_WHAT TO DO_. Repeat only the lines from the one containing "Rectangle(recess_width, recess_span)" through the one containing "cad_parts[node].hide_render = cad_parts[node].hide_viewport", exactly as written, both ends included.

_SOURCE EXCERPT_.
________

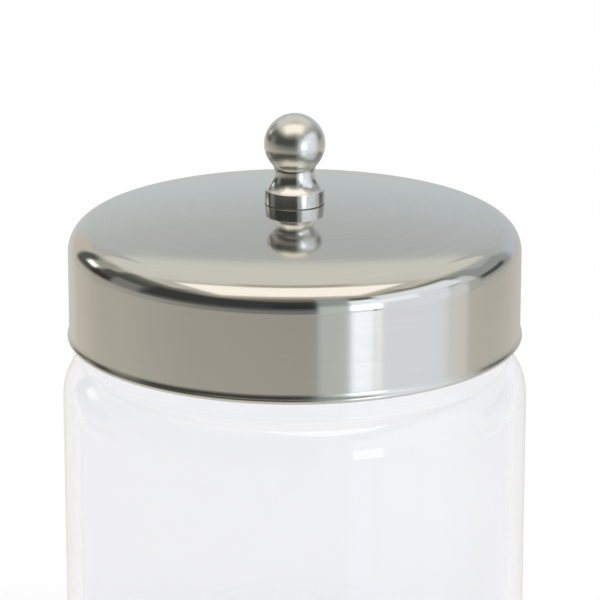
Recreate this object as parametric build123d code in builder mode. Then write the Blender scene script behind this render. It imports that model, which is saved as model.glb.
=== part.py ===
"""Glass disinfectant jar with a slip-on stainless cover and a turned ball knob.

Millimetres, +Z up. The origin is the centre of the ring that the jar stands on.
"""
from build123d import *
import os
from math import atan2, cos, degrees, hypot, radians, sin, sqrt, tan

os.makedirs("parts", exist_ok=True)

# Glass jar, one moulding
jar_height = 150.0          # standing ring to rim
body_radius = 55.7
body_wall = 3.6
heel_radius = 9.0
standing_ring_radius = 42.0  # inner edge of the ring that it stands on
kick_radius = 37.0          # raised middle of the base
kick_height = 2.5
kick_fillet = 3.0
base_thickness = 5.0
inner_heel_radius = 8.0
neck_radius = 51.5
mouth_radius = 48.0
shoulder_radius = 13.0
shoulder_cove = 1.2         # hollow corner between shoulder and neck
inner_shoulder_cove = 4.0
shoulder_slope = 45.0       # degrees
neck_height = 31.15         # shoulder corner to rim

# Lid cover, one drawn sheet
sheet = 0.6
lid_radius = 54.0
lid_height = 32.75          # hem to crown
dome_radius = 244.0
bend_radius = 6.6
flare_turn = 30.0           # degrees that the skirt turns outwards above its hem
curl_radius = 0.8           # rolled hem
curl_bulge = 0.44           # how far the hem stands out from the skirt
curl_turn = 255.0           # degrees
rim_gap = 0.3               # sheet to glass rim

# Knob, one turning
drum_radius = 7.2
drum_height = 3.55
drum_foot_chamfer = 0.2
drum_top_chamfer = 0.2
cove_foot_radius = 6.8      # where the lower cove meets the drum
knob_neck_radius = 4.85
knob_neck_height = 8.0
ball_radius = 7.25
ball_height = 14.3          # knob foot to ball centre

# Fixing, M4
screw_radius = 1.95
thread_radius = 2.0         # tapped hole in the knob
tapped_depth = 10.0
screw_length = 10.0
screw_head_radius = 4.0
screw_head_height = 2.6
screw_head_rounding = 1.6
recess_width = 1.0          # cross recess
recess_span = 4.4
recess_depth = 1.5
cover_hole_radius = 2.2
washer_hole_radius = 2.15
washer_radius = 4.5
washer_thickness = 0.8
spring_washer_radius = 3.8
spring_washer_thickness = 1.0
spring_washer_slit = 0.7

# Where the cover's arcs are centred
bend_centre_radius = lid_radius - bend_radius
dome_drop = sqrt((dome_radius - bend_radius) ** 2 - bend_centre_radius**2)
dome_angle = degrees(atan2(bend_centre_radius, dome_drop))

# The sheet's inside bend rests over the rounded rim, with the gap between
lip_radius = (neck_radius - mouth_radius) / 2
lip_centre_radius = neck_radius - lip_radius
lip_reach = bend_radius - sheet - lip_radius - rim_gap
lip_rise = sqrt(lip_reach**2 - (lip_centre_radius - bend_centre_radius) ** 2)
bend_centre_z = jar_height - lip_radius - lip_rise
dome_centre_z = bend_centre_z - dome_drop
crown_z = dome_centre_z + dome_radius
hem_z = crown_z - lid_height
# The knob stands on the edge of the cover's hole, and the washer's rim bears on the sheet's inside
knob_foot_z = dome_centre_z + sqrt(dome_radius**2 - cover_hole_radius**2)
washer_z = dome_centre_z + sqrt((dome_radius - sheet) ** 2 - washer_radius**2) - washer_thickness
spring_washer_z = washer_z - spring_washer_thickness
curl_centre_radius = lid_radius + curl_bulge - curl_radius
curl_centre_z = hem_z + curl_radius
# The skirt's outside turns out on an arc that ends tangent to the curl
flare_radius = curl_bulge / (1 - cos(radians(flare_turn))) - curl_radius
flare_centre_radius = lid_radius + flare_radius
flare_z = curl_centre_z + (flare_radius + curl_radius) * sin(radians(flare_turn))

# Corners of the jar's half section
slope = radians(shoulder_slope)
floor_z = kick_height + base_thickness
inner_body_radius = body_radius - body_wall
shoulder_corner_z = jar_height - neck_height
shoulder_foot_z = shoulder_corner_z - (body_radius - neck_radius) * tan(slope)
inner_corner_z = shoulder_corner_z + (neck_radius - mouth_radius) * tan(slope) - body_wall / cos(slope)
inner_foot_z = inner_corner_z - (inner_body_radius - mouth_radius) * tan(slope)

with BuildPart() as glass_jar:
    with BuildSketch(Plane.XZ) as jar_section:
        with BuildLine():
            outer = FilletPolyline(
                (0, kick_height),
                (kick_radius, kick_height),
                (standing_ring_radius, 0),
                (body_radius, 0),
                (body_radius, shoulder_foot_z),
                (neck_radius, shoulder_corner_z),
                (neck_radius, jar_height - lip_radius),
                radius=[kick_fillet, kick_fillet, heel_radius, shoulder_radius, shoulder_cove],
            )
            lip = ThreePointArc(
                outer @ 1, (lip_centre_radius, jar_height), (mouth_radius, jar_height - lip_radius)
            )
            inner = FilletPolyline(
                lip @ 1,
                (mouth_radius, inner_corner_z),
                (inner_body_radius, inner_foot_z),
                (inner_body_radius, floor_z),
                (0, floor_z),
                radius=[inner_shoulder_cove, shoulder_radius - body_wall, inner_heel_radius],
            )
            Line(inner @ 1, outer @ 0)
        make_face()
    revolve(axis=Axis.Z)
glass_jar.part.label = "glass_jar"
export_step(glass_jar.part, "parts/glass_jar.step")

bend_centre = (bend_centre_radius, bend_centre_z)
curl_centre = (curl_centre_radius, curl_centre_z)
flare_centre = (flare_centre_radius, flare_z)
with BuildPart() as lid_cover:
    # The dome, bend and skirt's outside, and then their inside cut out of it
    for inset, mode in ((0, Mode.ADD), (sheet, Mode.SUBTRACT)):
        with BuildSketch(Plane.XZ) as profile:
            with BuildLine():
                dome = CenterArc((0, dome_centre_z), dome_radius - inset, 90, -dome_angle)
                bend = CenterArc(bend_centre, bend_radius - inset, 90 - dome_angle, dome_angle - 90)
                skirt_radius = lid_radius - inset
                Polyline(bend @ 1, (skirt_radius, flare_z), (0, flare_z), dome @ 0)
            make_face()
        revolve(axis=Axis.Z, mode=mode)
    with BuildSketch(Plane.XZ) as hem:
        with BuildLine():
            flare_outside = CenterArc(flare_centre, flare_radius, 180, flare_turn)
            flare_inside = CenterArc(flare_centre, flare_radius + sheet, 180, flare_turn)
            curl_outside = CenterArc(curl_centre, curl_radius, flare_turn, -curl_turn)
            curl_inside = CenterArc(curl_centre, curl_radius - sheet, flare_turn, -curl_turn)
            Line(flare_outside @ 0, flare_inside @ 0)
            Line(curl_outside @ 1, curl_inside @ 1)
        make_face()
    revolve(axis=Axis.Z)
    with BuildSketch(Plane.XY.offset(knob_foot_z - 2 * sheet)) as screw_hole:
        Circle(cover_hole_radius)
    extrude(amount=3 * sheet, mode=Mode.SUBTRACT)
lid_cover.part.label = "lid_cover"
export_step(lid_cover.part, "parts/lid_cover.step")

# The knob's coves run level at its neck; the upper one is tangent to the ball
ball_rise = ball_height - knob_neck_height
upper_cove_radius = (knob_neck_radius**2 + ball_rise**2 - ball_radius**2) / (
    2 * (ball_radius - knob_neck_radius)
)
cove_centre_radius = knob_neck_radius + upper_cove_radius
ball_share = ball_radius / hypot(cove_centre_radius, ball_rise)
ball_foot = (cove_centre_radius * ball_share, ball_height - ball_rise * ball_share)
cove_step = cove_foot_radius - knob_neck_radius
cove_drop = knob_neck_height - drum_height
lower_cove_radius = (cove_step**2 + cove_drop**2) / (2 * cove_step)

with BuildPart() as knob:
    with BuildSketch(Plane((0, 0, knob_foot_z), x_dir=(1, 0, 0), z_dir=(0, -1, 0))) as knob_section:
        with BuildLine():
            drum = Polyline(
                (0, 0),
                (drum_radius - drum_foot_chamfer, 0),
                (drum_radius, drum_foot_chamfer),
                (drum_radius, drum_height - drum_top_chamfer),
                (drum_radius - drum_top_chamfer, drum_height),
                (cove_foot_radius, drum_height),
            )
            neck = (knob_neck_radius, knob_neck_height)
            RadiusArc(drum @ 1, neck, lower_cove_radius)
            RadiusArc(neck, ball_foot, upper_cove_radius)
            ball = ThreePointArc(
                ball_foot, (ball_radius, ball_height), (0, ball_height + ball_radius)
            )
            Line(ball @ 1, drum @ 0)
        make_face()
    revolve(axis=Axis.Z)
    with BuildSketch(Plane.XY.offset(knob_foot_z)) as tapped_hole:
        Circle(thread_radius)
    extrude(amount=tapped_depth, mode=Mode.SUBTRACT)
knob.part.label = "knob"
export_step(knob.part, "parts/knob.step")

with BuildPart() as knob_washer:
    with BuildSketch(Plane.XY.offset(washer_z)) as flat_ring:
        Circle(washer_radius)
        Circle(washer_hole_radius, mode=Mode.SUBTRACT)
    extrude(amount=washer_thickness)
knob_washer.part.label = "knob_washer"
export_step(knob_washer.part, "parts/knob_washer.step")

with BuildPart() as spring_washer:
    with BuildSketch(Plane.XY.offset(spring_washer_z)) as split_ring:
        Circle(spring_washer_radius)
        Circle(washer_hole_radius, mode=Mode.SUBTRACT)
        with Locations((spring_washer_radius / 2, 0)):
            Rectangle(spring_washer_radius, spring_washer_slit, mode=Mode.SUBTRACT)
    extrude(amount=spring_washer_thickness)
spring_washer.part.label = "spring_washer"
export_step(spring_washer.part, "parts/spring_washer.step")

with BuildPart() as knob_screw:
    with BuildSketch(Plane.XY.offset(spring_washer_z)) as shank:
        Circle(screw_radius)
    extrude(amount=screw_length)
    with BuildSketch(Plane.XY.offset(spring_washer_z - screw_head_height)) as head:
        Circle(screw_head_radius)
    extrude(amount=screw_head_height)
    fillet(knob_screw.edges().group_by(Axis.Z)[0], screw_head_rounding)
    with BuildSketch(Plane.XY.offset(spring_washer_z - screw_head_height)) as recess:
        Rectangle(recess_span, recess_width)
        Rectangle(recess_width, recess_span)
    extrude(amount=recess_depth, taper=12, mode=Mode.SUBTRACT)
knob_screw.part.label = "knob_screw"
export_step(knob_screw.part, "parts/knob_screw.step")
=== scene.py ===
"""Looks of the glass disinfectant jar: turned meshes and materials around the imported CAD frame."""
from math import atan2, cos, degrees, hypot, pi, radians, sin, sqrt, tan

import bpy
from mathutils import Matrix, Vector


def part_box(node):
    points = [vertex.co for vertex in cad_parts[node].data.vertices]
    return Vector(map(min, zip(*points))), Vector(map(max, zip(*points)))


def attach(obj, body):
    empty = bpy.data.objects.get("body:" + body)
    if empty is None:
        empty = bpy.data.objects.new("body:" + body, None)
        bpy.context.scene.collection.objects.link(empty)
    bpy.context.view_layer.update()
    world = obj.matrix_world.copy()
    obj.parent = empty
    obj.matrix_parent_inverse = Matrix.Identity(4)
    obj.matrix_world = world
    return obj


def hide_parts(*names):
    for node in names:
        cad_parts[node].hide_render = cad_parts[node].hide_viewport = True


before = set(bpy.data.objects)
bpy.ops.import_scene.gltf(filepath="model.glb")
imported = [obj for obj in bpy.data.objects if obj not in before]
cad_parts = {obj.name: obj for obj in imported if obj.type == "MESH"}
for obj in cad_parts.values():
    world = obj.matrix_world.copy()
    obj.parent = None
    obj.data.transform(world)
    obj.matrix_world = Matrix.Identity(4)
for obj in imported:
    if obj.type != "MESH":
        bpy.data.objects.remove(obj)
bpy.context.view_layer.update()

MM = 0.001
SEGMENTS = 288  # around every turned piece


# ---------------------------------------------------------------- turned meshes
# A half section is a list of runs. Each run is a list of (radius, height, normal radius, normal
# height) in millimetres, walked with the material on its left, so that the runs' own normals keep
# mirror finishes exact and leave an edge sharp only where two runs meet at an angle.

def line(start, end, count=1):
    """A straight run with count steps."""
    run_r, run_z = end[0] - start[0], end[1] - start[1]
    length = hypot(run_r, run_z)
    normal = (run_z / length, -run_r / length)
    return [
        (start[0] + run_r * i / count, start[1] + run_z * i / count, *normal)
        for i in range(count + 1)
    ]


def arc(centre, radius, start, end, step):
    """A run round centre between two angles, in degrees from outwards, in steps of about step."""
    count = max(2, round(abs(end - start) / step))
    side = 1 if end > start else -1
    angles = [radians(start + (end - start) * i / count) for i in range(count + 1)]
    return [
        (centre[0] + radius * cos(a), centre[1] + radius * sin(a), side * cos(a), side * sin(a))
        for a in angles
    ]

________

_RIGHT ANSWER_.
        Rectangle(recess_width, recess_span)
    extrude(amount=recess_depth, taper=12, mode=Mode.SUBTRACT)
knob_screw.part.label = "knob_screw"
export_step(knob_screw.part, "parts/knob_screw.step")
=== scene.py ===
"""Looks of the glass disinfectant jar: turned meshes and materials around the imported CAD frame."""
from math import atan2, cos, degrees, hypot, pi, radians, sin, sqrt, tan

import bpy
from mathutils import Matrix, Vector


def part_box(node):
    points = [vertex.co for vertex in cad_parts[node].data.vertices]
    return Vector(map(min, zip(*points))), Vector(map(max, zip(*points)))


def attach(obj, body):
    empty = bpy.data.objects.get("body:" + body)
    if empty is None:
        empty = bpy.data.objects.new("body:" + body, None)
        bpy.context.scene.collection.objects.link(empty)
    bpy.context.view_layer.update()
    world = obj.matrix_world.copy()
    obj.parent = empty
    obj.matrix_parent_inverse = Matrix.Identity(4)
    obj.matrix_world = world
    return obj


def hide_parts(*names):
    for node in names:
        cad_parts[node].hide_render = cad_parts[node].hide_viewport = True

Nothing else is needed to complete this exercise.